Work to do:
Write out each line beneath this one exactly as it reads.

::: Dataset content

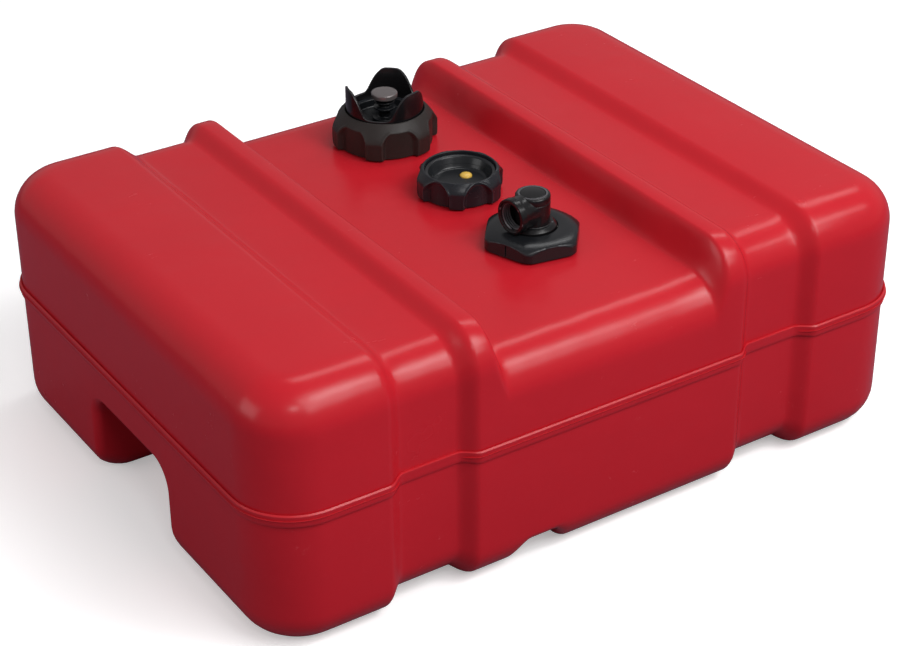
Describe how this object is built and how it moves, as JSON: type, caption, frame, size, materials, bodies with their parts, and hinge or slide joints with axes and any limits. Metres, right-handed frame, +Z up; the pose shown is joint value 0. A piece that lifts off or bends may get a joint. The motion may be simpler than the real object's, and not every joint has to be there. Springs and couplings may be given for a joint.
{
  "type": "portable outboard fuel tank",
  "caption": "Moulded portable fuel tank with strap channels and hand holds, a vented screw filler cap, a float gauge and a swivelling pickup elbow with a check valve.",
  "frame": {"origin": "on the floor under the middle of the tank", "axes": "+X along the tank's length, +Y towards the filler cap, +Z up"},
  "size_m": [0.6188, 0.4658, 0.2496],
  "materials": {
    "red_plastic": "blow-moulded, semi-gloss, fine orange-peel",
    "warm_black_plastic": "moulded, matte, faintly brown",
    "glossy_black_plastic": "moulded, glossy",
    "black_plastic": "moulded, satin",
    "blue_black_plastic": "moulded, satin, faintly blue",
    "grey_plastic": "moulded, polished",
    "white_plastic": "moulded, natural",
    "seal_rubber": "soft, fuel-proof",
    "clear_lens": "clear moulded plastic",
    "yellow_marker": "printed, bright",
    "float_foam": "closed-cell foam",
    "strip_steel": "bright drawn",
    "spring_steel": "bright wire",
    "seat_brass": "turned",
    "filter_mesh": "woven filter gauze"
  },
  "bodies": {
    "tank": {"tank_shell": "red_plastic", "gauge_head": "black_plastic", "gauge_lens": "clear_lens", "gauge_gasket": "seal_rubber", "guide_rod_left": "strip_steel", "guide_rod_right": "strip_steel", "gauge_foot": "white_plastic"},
    "filler_seal": {"filler_cap_gasket": "seal_rubber"},
    "filler_cap": {"filler_cap_shell": "warm_black_plastic", "filler_guard_crown": "glossy_black_plastic", "filler_inner_cap": "black_plastic", "vent_valve_cage": "black_plastic", "vent_valve_spring": "spring_steel"},
    "vent_valve": {"vent_valve_disc": "seal_rubber"},
    "vent_seal": {"vent_o_ring": "seal_rubber"},
    "vent": {"vent_screw": "black_plastic", "vent_knob": "grey_plastic"},
    "gauge_slip": {"gauge_slip_ring": "white_plastic"},
    "gauge_ring": {"gauge_collar": "blue_black_plastic"},
    "float": {"gauge_float": "float_foam", "float_drive_plate": "white_plastic"},
    "spindle": {"gauge_spindle": "strip_steel", "gauge_dial": "black_plastic", "dial_marker": "yellow_marker"},
    "pickup_seals": {"pickup_gasket": "seal_rubber", "pickup_slip_ring": "white_plastic"},
    "pickup_ring": {"pickup_collar": "black_plastic"},
    "pickup": {"pickup_elbow": "glossy_black_plastic", "pickup_top_cap": "glossy_black_plastic", "check_valve_seat": "seat_brass", "pickup_tube": "white_plastic", "pickup_screen": "filter_mesh", "check_spring": "spring_steel"},
    "check_valve": {"check_ball": "spring_steel"}
  },
  "joints": [
    {"name": "filler_cap_lift", "type": "slide", "parent": "tank", "child": "filler_seal", "axis": [0, 0, 1], "range_m": [0, 0.00901]},
    {"name": "filler_cap_turn", "type": "hinge", "parent": "filler_seal", "child": "filler_cap", "pos_m": [0.022, 0.137, 0.195], "axis": [0, 0, 1], "range_deg": [0, 540]},
    {"name": "vent_valve_slide", "type": "slide", "parent": "filler_cap", "child": "vent_valve", "axis": [0, 0, 1], "range_m": [-0.0025, 0], "stiffness_N_per_m": 60, "springref_m": 0.002, "deforming": ["vent_valve_spring"]},
    {"name": "vent_lift", "type": "slide", "parent": "filler_cap", "child": "vent_seal", "axis": [0, 0, 1], "range_m": [0, 0.00301]},
    {"name": "vent_knob_turn", "type": "hinge", "parent": "vent_seal", "child": "vent", "pos_m": [0.022, 0.137, 0.235], "axis": [0, 0, 1], "range_deg": [0, 720]},
    {"name": "gauge_collar_lift", "type": "slide", "parent": "tank", "child": "gauge_slip", "axis": [0, 0, 1], "range_m": [0, 0.00601]},
    {"name": "gauge_collar_turn", "type": "hinge", "parent": "gauge_slip", "child": "gauge_ring", "pos_m": [0.022, 0.018, 0.195], "axis": [0, 0, 1], "range_deg": [0, 540]},
    {"name": "float_rise", "type": "slide", "parent": "tank", "child": "float", "axis": [0, 0, 1], "range_m": [0, 0.145]},
    {"name": "spindle_turn", "type": "hinge", "parent": "tank", "child": "spindle", "pos_m": [0.022, 0.018, 0.1], "axis": [0, 0, 1], "range_deg": [-240.1, 0]},
    {"name": "pickup_lift", "type": "slide", "parent": "tank", "child": "pickup_seals", "axis": [0, 0, 1], "range_m": [0, 0.00451]},
    {"name": "pickup_collar_turn", "type": "hinge", "parent": "pickup_seals", "child": "pickup_ring", "pos_m": [0.022, -0.087, 0.195], "axis": [0, 0, 1], "range_deg": [0, 540]},
    {"name": "elbow_swivel", "type": "hinge", "parent": "pickup_seals", "child": "pickup", "pos_m": [0.022, -0.087, 0.195], "axis": [0, 0, 1], "continuous": true},
    {"name": "check_ball_lift", "type": "slide", "parent": "pickup", "child": "check_valve", "axis": [0, 0, 1], "range_m": [0, 0.004], "stiffness_N_per_m": 50, "springref_m": -0.002, "deforming": ["check_spring"]}
  ],
  "couplings": [
    {"joint": "filler_cap_lift", "follows": "filler_cap_turn", "m_per_rad": 0.00095493},
    {"joint": "vent_lift", "follows": "vent_knob_turn", "m_per_rad": 0.00023873},
    {"joint": "gauge_collar_lift", "follows": "gauge_collar_turn", "m_per_rad": 0.00063662},
    {"joint": "pickup_lift", "follows": "pickup_collar_turn", "m_per_rad": 0.00047746},
    {"joint": "spindle_turn", "follows": "float_rise", "rad_per_m": -28.888}
  ]
}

::::::

Answer for this exercise:
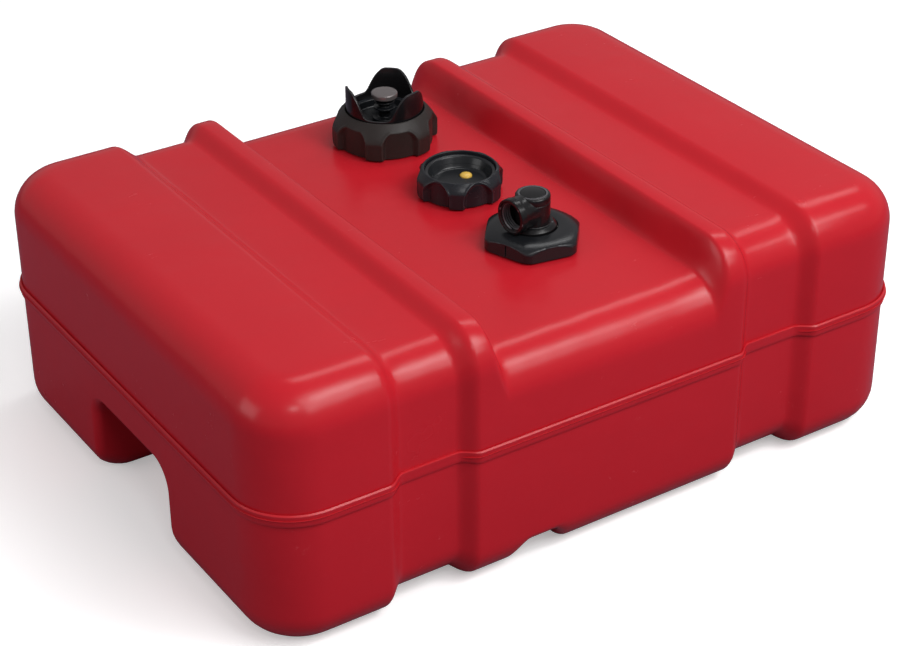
Describe how this object is built and how it moves, as JSON: type, caption, frame, size, materials, bodies with their parts, and hinge or slide joints with axes and any limits. Metres, right-handed frame, +Z up; the pose shown is joint value 0. A piece that lifts off or bends may get a joint. The motion may be simpler than the real object's, and not every joint has to be there. Springs and couplings may be given for a joint.
{
  "type": "portable outboard fuel tank",
  "caption": "Moulded portable fuel tank with strap channels and hand holds, a vented screw filler cap, a float gauge and a swivelling pickup elbow with a check valve.",
  "frame": {"origin": "on the floor under the middle of the tank", "axes": "+X along the tank's length, +Y towards the filler cap, +Z up"},
  "size_m": [0.6188, 0.4658, 0.2496],
  "materials": {
    "red_plastic": "blow-moulded, semi-gloss, fine orange-peel",
    "warm_black_plastic": "moulded, matte, faintly brown",
    "glossy_black_plastic": "moulded, glossy",
    "black_plastic": "moulded, satin",
    "blue_black_plastic": "moulded, satin, faintly blue",
    "grey_plastic": "moulded, polished",
    "white_plastic": "moulded, natural",
    "seal_rubber": "soft, fuel-proof",
    "clear_lens": "clear moulded plastic",
    "yellow_marker": "printed, bright",
    "float_foam": "closed-cell foam",
    "strip_steel": "bright drawn",
    "spring_steel": "bright wire",
    "seat_brass": "turned",
    "filter_mesh": "woven filter gauze"
  },
  "bodies": {
    "tank": {"tank_shell": "red_plastic", "gauge_head": "black_plastic", "gauge_lens": "clear_lens", "gauge_gasket": "seal_rubber", "guide_rod_left": "strip_steel", "guide_rod_right": "strip_steel", "gauge_foot": "white_plastic"},
    "filler_seal": {"filler_cap_gasket": "seal_rubber"},
    "filler_cap": {"filler_cap_shell": "warm_black_plastic", "filler_guard_crown": "glossy_black_plastic", "filler_inner_cap": "black_plastic", "vent_valve_cage": "black_plastic", "vent_valve_spring": "spring_steel"},
    "vent_valve": {"vent_valve_disc": "seal_rubber"},
    "vent_seal": {"vent_o_ring": "seal_rubber"},
    "vent": {"vent_screw": "black_plastic", "vent_knob": "grey_plastic"},
    "gauge_slip": {"gauge_slip_ring": "white_plastic"},
    "gauge_ring": {"gauge_collar": "blue_black_plastic"},
    "float": {"gauge_float": "float_foam", "float_drive_plate": "white_plastic"},
    "spindle": {"gauge_spindle": "strip_steel", "gauge_dial": "black_plastic", "dial_marker": "yellow_marker"},
    "pickup_seals": {"pickup_gasket": "seal_rubber", "pickup_slip_ring": "white_plastic"},
    "pickup_ring": {"pickup_collar": "black_plastic"},
    "pickup": {"pickup_elbow": "glossy_black_plastic", "pickup_top_cap": "glossy_black_plastic", "check_valve_seat": "seat_brass", "pickup_tube": "white_plastic", "pickup_screen": "filter_mesh", "check_spring": "spring_steel"},
    "check_valve": {"check_ball": "spring_steel"}
  },
  "joints": [
    {"name": "filler_cap_lift", "type": "slide", "parent": "tank", "child": "filler_seal", "axis": [0, 0, 1], "range_m": [0, 0.00901]},
    {"name": "filler_cap_turn", "type": "hinge", "parent": "filler_seal", "child": "filler_cap", "pos_m": [0.022, 0.137, 0.195], "axis": [0, 0, 1], "range_deg": [0, 540]},
    {"name": "vent_valve_slide", "type": "slide", "parent": "filler_cap", "child": "vent_valve", "axis": [0, 0, 1], "range_m": [-0.0025, 0], "stiffness_N_per_m": 60, "springref_m": 0.002, "deforming": ["vent_valve_spring"]},
    {"name": "vent_lift", "type": "slide", "parent": "filler_cap", "child": "vent_seal", "axis": [0, 0, 1], "range_m": [0, 0.00301]},
    {"name": "vent_knob_turn", "type": "hinge", "parent": "vent_seal", "child": "vent", "pos_m": [0.022, 0.137, 0.235], "axis": [0, 0, 1], "range_deg": [0, 720]},
    {"name": "gauge_collar_lift", "type": "slide", "parent": "tank", "child": "gauge_slip", "axis": [0, 0, 1], "range_m": [0, 0.00601]},
    {"name": "gauge_collar_turn", "type": "hinge", "parent": "gauge_slip", "child": "gauge_ring", "pos_m": [0.022, 0.018, 0.195], "axis": [0, 0, 1], "range_deg": [0, 540]},
    {"name": "float_rise", "type": "slide", "parent": "tank", "child": "float", "axis": [0, 0, 1], "range_m": [0, 0.145]},
    {"name": "spindle_turn", "type": "hinge", "parent": "tank", "child": "spindle", "pos_m": [0.022, 0.018, 0.1], "axis": [0, 0, 1], "range_deg": [-240.1, 0]},
    {"name": "pickup_lift", "type": "slide", "parent": "tank", "child": "pickup_seals", "axis": [0, 0, 1], "range_m": [0, 0.00451]},
    {"name": "pickup_collar_turn", "type": "hinge", "parent": "pickup_seals", "child": "pickup_ring", "pos_m": [0.022, -0.087, 0.195], "axis": [0, 0, 1], "range_deg": [0, 540]},
    {"name": "elbow_swivel", "type": "hinge", "parent": "pickup_seals", "child": "pickup", "pos_m": [0.022, -0.087, 0.195], "axis": [0, 0, 1], "continuous": true},
    {"name": "check_ball_lift", "type": "slide", "parent": "pickup", "child": "check_valve", "axis": [0, 0, 1], "range_m": [0, 0.004], "stiffness_N_per_m": 50, "springref_m": -0.002, "deforming": ["check_spring"]}
  ],
  "couplings": [
    {"joint": "filler_cap_lift", "follows": "filler_cap_turn", "m_per_rad": 0.00095493},
    {"joint": "vent_lift", "follows": "vent_knob_turn", "m_per_rad": 0.00023873},
    {"joint": "gauge_collar_lift", "follows": "gauge_collar_turn", "m_per_rad": 0.00063662},
    {"joint": "pickup_lift", "follows": "pickup_collar_turn", "m_per_rad": 0.00047746},
    {"joint": "spindle_turn", "follows": "float_rise", "rad_per_m": -28.888}
  ]
}